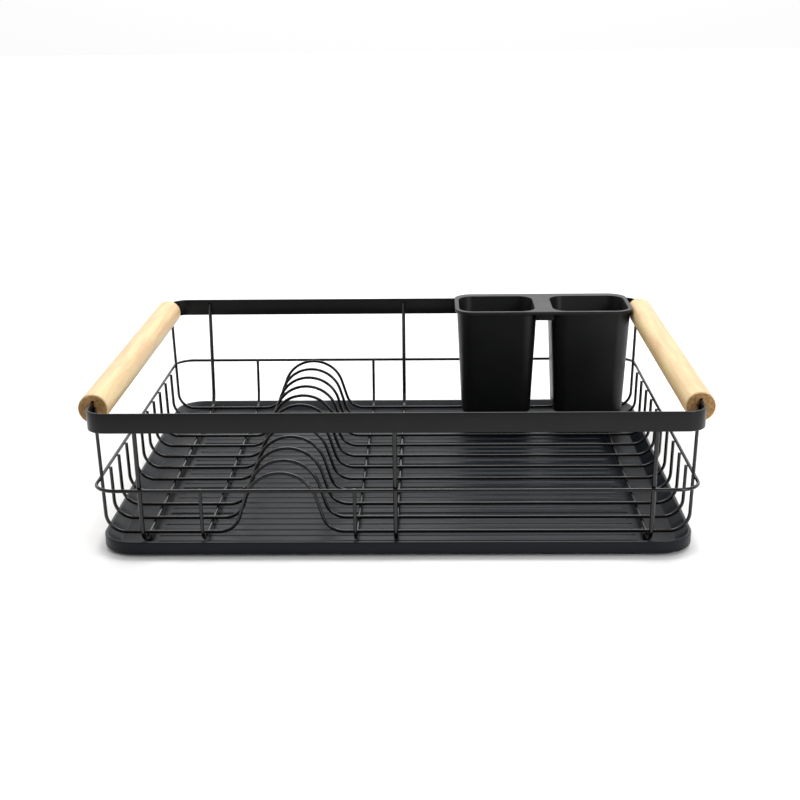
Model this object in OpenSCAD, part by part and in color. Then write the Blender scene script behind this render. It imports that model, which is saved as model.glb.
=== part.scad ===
// Countertop dish rack: a welded wire basket with wooden handles that stands in a ribbed drip tray,
// with a two-cup utensil caddy hooked over the back of its rim.
// Millimetres. X runs along the rack, Y from front to back, Z up.
// The origin is on the worktop, under the middle of the rack.

/* [Overall] */
// Length of the rim band, outside, along X
rack_length = 478; // [400:1:580]
// Depth of the rim band, outside, along Y
rack_depth = 380; // [310:1:460]
// Height of the rim band's top edge above the worktop
rack_top = 121; // [112:1:150]

/* [Rim band] */
// Height of the flat steel strip
band_height = 16; // [13:0.5:20]
// Thickness of the strip
band_thick = 2; // [1.5:0.1:3]
// Outside radius of the band's corners
band_corner_r = 16; // [10:1:24]
// Distance of the uprights' cut ends below the band's top edge
upright_end_drop = 3.6; // [1:0.1:6]

/* [Wires] */
// Diameter of the three frame wires
frame_wire_d = 3.6; // [3:0.1:5]
// Diameter of the plate wires and the two cross wires
plate_wire_d = 2.8; // [2:0.1:3.6]
// Diameter of the mid ring's wire
ring_wire_d = 2.8; // [2:0.1:3.6]
// Bend radius where a wire turns from the floor to a side, on its centre line
wire_bend_r = 16; // [10:1:20]
// How far two welded wires sink into each other
weld_sink = 0.15; // [0.1:0.05:0.3]
// Lean of the short sides, towards the floor, in degrees
end_lean = 1.5; // [1:0.5:4]
// Lean of the long sides, towards the floor, in degrees
side_lean = 3.5; // [1:0.5:5]
// Height of the plate wires' floor runs, on their centre line
floor_level = 12; // [11:0.5:16]
// Height of the mid ring, on its centre line
ring_level = 56.5; // [50:0.5:75]
// Radius of the mid ring's corners, on its centre line
ring_corner_r = 18; // [12:1:24]

/* [Plate wires] */
// Distance of the first and last plate wires from the rim band's long sides
plate_wire_inset = 27.75; // [22:0.25:34]
// Distance of the middle of the humps from the rim band's left end
hump_from_left = 146.5; // [130:0.5:170]
// Height of the humps above the floor runs, on the centre line
hump_height = 50; // [38:0.5:56]
// Radius of a hump's arch, on its centre line
hump_arch_r = 30; // [25:0.5:34]
// Radius where a hump rises from the floor, on its centre line
hump_foot_r = 17.5; // [14:0.5:20]
// Lean of a hump's two sides from upright, in degrees
hump_lean = 17; // [5:1:25]

/* [Frame and cross wires] */
// Distance of the outer frame wires from the rim band's ends
outer_frame_inset = 38.5; // [30:0.5:50]
// Distance of each cross wire from the middle of the humps
cross_wire_offset = 60.5; // [45:0.5:80]

/* [Handles] */
// Diameter of the wooden handles
handle_d = 24; // [19:0.5:29]
// Clearance between the handles' ends and the rim band's round corners
handle_end_gap = 14.5; // [4:0.5:40]
// Chamfer round the handles' ends
handle_chamfer = 0.8; // [0.3:0.1:2]
// Height of the band's top edge above the handle's centre
handle_seat = 6; // [3:0.5:7]
// Play of the band in the handle's groove, on each side
groove_play = 0.2; // [0.1:0.05:0.5]
// Distance of each handle screw from the handle's end
screw_inset = 40; // [25:1:70]
// Distance of the handle screws below the handle's centre
screw_drop = 1; // [0:0.5:2]
// Shank diameter of a handle screw
screw_d = 3.5; // [3:0.1:4.5]
// Head diameter of a handle screw
screw_head_d = 7; // [6:0.5:8]
// Height of a handle screw's domed head
screw_head_h = 2.4; // [2:0.1:3]
// Depth of the seat that a handle screw's head is sunk into
screw_seat_depth = 3; // [2.5:0.1:4]

/* [Drip tray] */
// How far the tray reaches past the plate wires' floor runs at each end
tray_end_margin = 2.6; // [1:0.1:12]
// How far the tray reaches past the frame wires' floor runs at the front and the back
tray_side_margin = 5.25; // [2:0.25:14]
// Height of the tray's body
tray_height = 10; // [8:0.5:14]
// Radius of the tray's corners, outside
tray_corner_r = 28; // [22:1:40]
// Thickness of the tray's floor
tray_floor = 2; // [1.6:0.1:3]
// Width of the tray's rim on top
tray_rim = 3; // [2:0.5:5]
// Run of the tray's sloped inner side
tray_slope = 9; // [4:0.5:12]
// Distance from one drain rib to the next
rib_pitch = 11.8; // [9:0.1:16]
// Width of a drain rib
rib_width = 3; // [2:0.5:5]
// Height of a drain rib
rib_height = 1; // [0.6:0.1:1.2]
// Clearance between the ribs' ends and the rack's feet
rib_foot_gap = 4; // [2:0.5:8]

/* [Feet] */
// Thickness of the tray's anti-slip pads
pad_height = 2.5; // [1.5:0.5:4]
// Diameter of the tray's anti-slip pads
pad_d = 18; // [12:1:24]
// Width of a rack foot across its wire
foot_width = 6; // [5:0.5:9]
// Length of a rack foot along its wire
foot_length = 14; // [10:1:20]
// Distance of the rack's feet from the ends of their wires' floor runs
foot_inset = 10; // [8:1:30]
// Gap between pieces that rest on each other and lift apart
rest_gap = 0.2; // [0.1:0.05:0.3]

/* [Utensil caddy] */
// Width of one cup at its mouth, outside, along X
cup_width = 78.5; // [66:0.5:88]
// Depth of one cup at its mouth, outside, along Y
cup_depth = 69; // [58:0.5:80]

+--

◆ **Exercise description**
Quote exactly the first line of the data and every line after it through the one holding "upright_end_drop = 3.6; // [1:0.1:6]".

◆ **Worked solution**
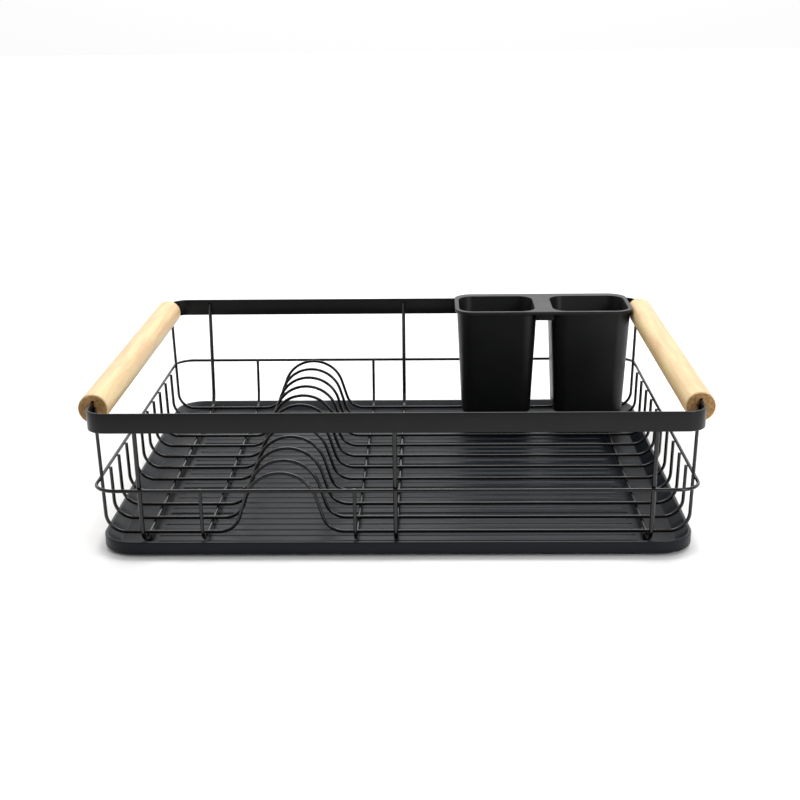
Model this object in OpenSCAD, part by part and in color. Then write the Blender scene script behind this render. It imports that model, which is saved as model.glb.
=== part.scad ===
// Countertop dish rack: a welded wire basket with wooden handles that stands in a ribbed drip tray,
// with a two-cup utensil caddy hooked over the back of its rim.
// Millimetres. X runs along the rack, Y from front to back, Z up.
// The origin is on the worktop, under the middle of the rack.

/* [Overall] */
// Length of the rim band, outside, along X
rack_length = 478; // [400:1:580]
// Depth of the rim band, outside, along Y
rack_depth = 380; // [310:1:460]
// Height of the rim band's top edge above the worktop
rack_top = 121; // [112:1:150]

/* [Rim band] */
// Height of the flat steel strip
band_height = 16; // [13:0.5:20]
// Thickness of the strip
band_thick = 2; // [1.5:0.1:3]
// Outside radius of the band's corners
band_corner_r = 16; // [10:1:24]
// Distance of the uprights' cut ends below the band's top edge
upright_end_drop = 3.6; // [1:0.1:6]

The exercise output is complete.